Приход Мессии будет завоеван праведной жизнью каждого отдельного человека, его стремлением к справедливости. Согласно Каббале, началом эпохи  Машиаха будет время, когда в процессе исправления мира примут участие все души на земле, и все они выполнят поставленные перед ними задачи. Человечество, таким образом, не будучи обремененным грехами и страданиями, унаследованными от прежних существований, сможет прийти к совершенству. Такое положение представляется более достоверным, чем если один искупит грехи и спасет всех. Закон Бога на земле настанет тогда, когда будет необходимое количество праведников, это задача перед всеми, задача победы добра над злом. Для того чтобы уповать на блаженную загробную жизнь, которую можно заслужить, согласно ап. Павлу, одной только верой, много ума и мужества не требуется. И не нужно быть Мессией, чтобы провозгласить страдание как путь к спасению. Мессия евреев ориентирует сознание на свободный поиск истины, на творческую самореализацию. Каждый человек уникален и не должен подражать другому, даже если этот другой выдающаяся личность. Эта мысль выражена р. Зусей следующим образом: «В грядущем мире меня не спросят: "Почему ты не был Моисеем?" Меня спросят: "Почему ты не был Зусей"»[32]. «Отдельный человек в этом мире – новшество и приходит в мир, чтобы реализовать свою неповторимость. Ибо воистину именно из-за того, что этого не происходит, откладывается пришествие Мессии»[33]. Усовершенствование общества начинается с поиска пути к Богу отдельного «Я». Став индивидуальностью, мы сможем любить, ибо любовь основана на признании права другого на своеобразие. «В гуманистической религии, – пишет Э. Фромм, – Бог – образ высший человеческой самости, символ того, чем человек потенциально является или каким он должен стать; в авторитарной религии Бог – единственный обладатель того, что первоначально принадлежит человеку: он ведает его разумом и любовью»[34].
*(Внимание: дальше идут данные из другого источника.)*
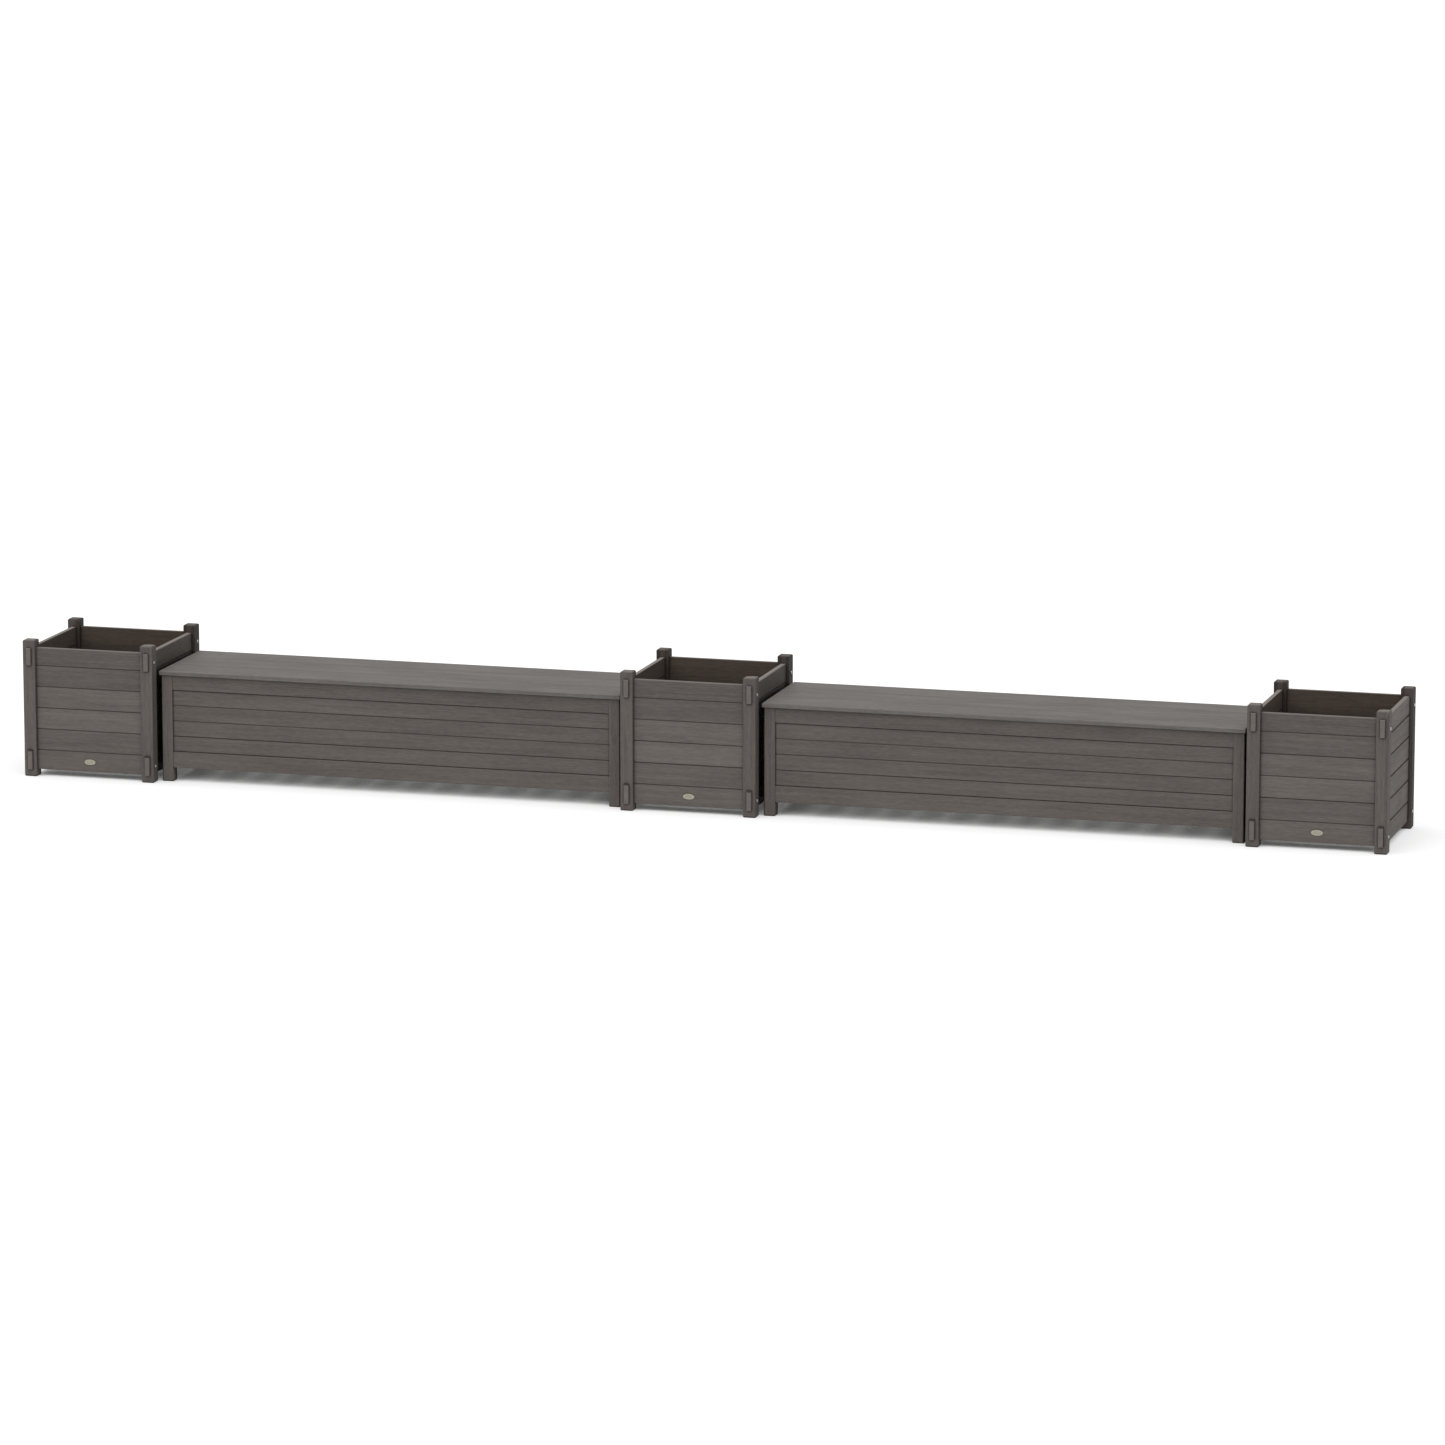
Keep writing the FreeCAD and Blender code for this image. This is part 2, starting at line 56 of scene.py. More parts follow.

Из всего сказанного очевидно, что для иудаизма характерны: свободный  выбор человека себя в Боге, диалог со Всевышним без посредника, признание права на спасение всех народов и стремление к справедливости здесь, на земле.

Возникает вопрос: почему при  очевидности гуманистического принципа иудаизма в Риме и Греции распространилась во многом вторичная религия –  христианство?

Не будем останавливаться  на классической философской мысли  античности, ведшей к монотеизму, представлению  о Едином до нового летоисчисления, ибо философский монотеизм греков ориентировал на принятие как иудаизма, так и христианства. Отметим лишь значимость отдельных философских направлений, обусловивших распространение именно христианских идей. Так, кинизм провозгласил опрощение и бедность. Систему своих взглядов киники выстраивали из поступков своих героев; раннее христианство также строило свою теологию на деяниях Христа и апостолов. Диоген, один из наиболее известных киников, увенчал себя сосновым венком победителя за то, что победил самого себя – победил свои страсти, страх бедности, забвения, гнев и печаль. Стоики, в частности Сенека, проповедовали смирение на земле во имя воздаяния на небе: страждущие и обездоленные из печальной земной юдоли попадут в вечный рай. Кстати, заметим, что Сократ, будучи во многом предтечей учения киников и стоиков, в отличие от них, счастье разумел в земной, а не в потусторонней жизни. Так же, как еврейские пророки, утверждавшие, что праведности принадлежит счастье, Сократ впервые в античном мире провозгласил, что единственным источником счастья является добродетель. По мнению Аристотеля, настоящее счастье также заключается в добродетельной жизни. Здесь можно говорить и о заимствовании философов принципов иудаизма[35], и об однородности человеческого и божественного разума.

В значительной степени обусловили распространение христианства религиозно-философские  положения орфизма, а именно миф  о страждущем боге-спасителе Дионисе-Загрее, растерзанном титанами. Дионис при этом отождествлялся с жертвенным животным, которого участники оргий съедали, чтобы слиться с существом бога (ср. с таинством евхаристии). Христианству близок языческий ритуал умирающего и воскресающего бога – в отличие от иудаизма, где Бог бессмертен, Он никогда не умирает и не воскресает. Св. Писание используется христианами для объяснения уникальности Иисуса Христа, в противном случае Иисус был бы воплощением культа умершего и воскресшего языческого бога (Аттиса, Осириса, Адониса). Нарождающаяся христианская религия много заимствовала и из культа Исиды. Богородица с младенцем на руках фактически копия изображений Исиды с Гором. Исида с Гором убегают на осле от преследований Сета, убегают «на осляти» от преследований Ирода Мария с Иисусом. И уж, конечно, неоднократно обыгрывалась тема соития богов с земными дочерями в мифах древней Греции. Непорочно зачат и Кришна – «дева-мать, у тебя родится сын, который будет спасителем мира».